Vilipending both movements as witch hunts fueled by “hatred of men and sexuality,” 100 French women from the upper classes, well-respected in their fields—including actress Catherine Deneuve and businesswoman Sophie de Menthon—, signed a letter by novelist Catherine Maillet, et al. claiming that these movements reduce women to victims instead of individuals who can make a choice. They defend the masculine “freedom to bother” as “indispensable to sexual freedom” without asking: do all women have equal freedom to refuse or partake in such liberating sexuality?
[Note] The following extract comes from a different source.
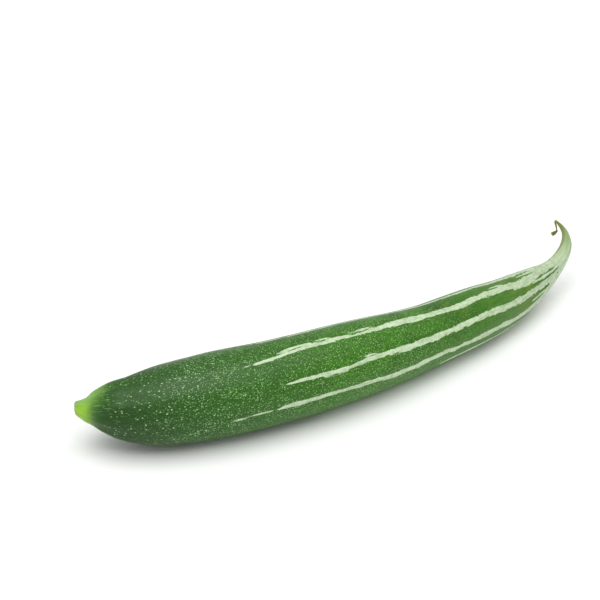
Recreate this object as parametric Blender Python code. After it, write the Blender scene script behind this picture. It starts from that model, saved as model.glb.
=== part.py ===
"""A striped snake gourd lying on its side: the fruit, its cut stalk and the withered flower at its tip.

The gourd is swept along a centre line that bends in plan and lifts at both ends. The line runs
from the cut stalk at -X to the hooked tip at +X. The origin is under the middle of its box.
Run it with blender --background --python part.py, or from Blender's text editor.
"""
import math

import bmesh
import bpy
import numpy as np
from mathutils import Vector

MM = 0.001

# Driving dimensions, in millimetres and degrees. Places are distances along the centre line.
LENGTH = 368.0              # from the stalk's cut face to the fruit's tip
BELLY_HEADING = 12.0        # the straight belly's direction in plan, from +X towards +Y
SHOULDER_TURN = 41.7        # how far the line has turned by the belly, most of it near the stalk
HOOK_START = 251.5          # where the neck begins to hook
HOOK_TURN = 89.4            # how far the hook turns by the tip
HOOK_SHARPNESS = 5.7        # a power: the higher it is, the more of the turn is close to the tip
STALK_LIFT = 21.9           # the underside's height above the surface at the stalk
SHOULDER_REST = 56.4        # where the underside first touches the surface
STALK_EASE = 2.25           # a power: how gently the shoulder comes down to the surface
NECK_REST = 258.0           # where it last touches
TIP_LIFT = 31.2             # the underside's height at the tip
TIP_EASE = 1.65             # a power: how gently the neck leaves the surface
SINK = 0.4                  # how much of the underside is pressed flat

# The fruit's half widths: each pair is a distance along the centre line and a radius there.
GIRTH = (
    (0.0, 3.4),             # the stalk's cut face
    (5.0, 6.4),             # the foot of the stalk
    (11.0, 10.6),
    (18.0, 14.4),
    (28.0, 17.7),           # the shoulder
    (42.0, 20.9),
    (67.0, 22.9),           # the widest stretch
    (104.0, 22.9),
    (155.0, 21.8),
    (207.0, 18.6),
    (259.0, 16.2),
    (296.0, 11.5),          # the neck
    (326.0, 5.5),
    (348.0, 3.3),
    (360.0, 1.7),
    (368.0, 0.8),           # the tip
)

STALK_END = 5.0             # where the stalk meets the fruit
STALK_RADIUS = GIRTH[0][1]
CUT_BULGE = 1.3             # how far the rounded cut face stands out
CUT_SLANT = 0.3             # the cut runs off square by this slope, with its upper edge further out
TIP_RADIUS = GIRTH[-1][1]
JOINT_GAP = 0.3             # clear space between neighbouring pieces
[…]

The sex scandal that imploded Dominique Strauss-Kahn’s political career highlights the significance of this question. The French media and women including de Menthon vilified Nafissatou Diallo (a Guinean refugee living in the U.S.) when she explained that the encounter at the Sofitel hotel in New York was not consensual. In the light of the issues of race and class the Dominique Strauss-Kahn scandal encompasses, the signatories’ “liberté d’importuner” reads as a restricted concept of sexuality that reeks of privilege, manifesting the hegemony of heteronormative love à la française that dictates women’s raison d’être: not sexual being, but plaything.
Sex is rarely free: Dominique Strauss-Kahn’s supposedly paid about $1.5 million to silence this black woman who dared speak. When money talks, women can be silenced in various ways, even by other women. Until all women, even the lowliest struggling woman, are heard, believed, and protected, none are safe, not even the most privileged.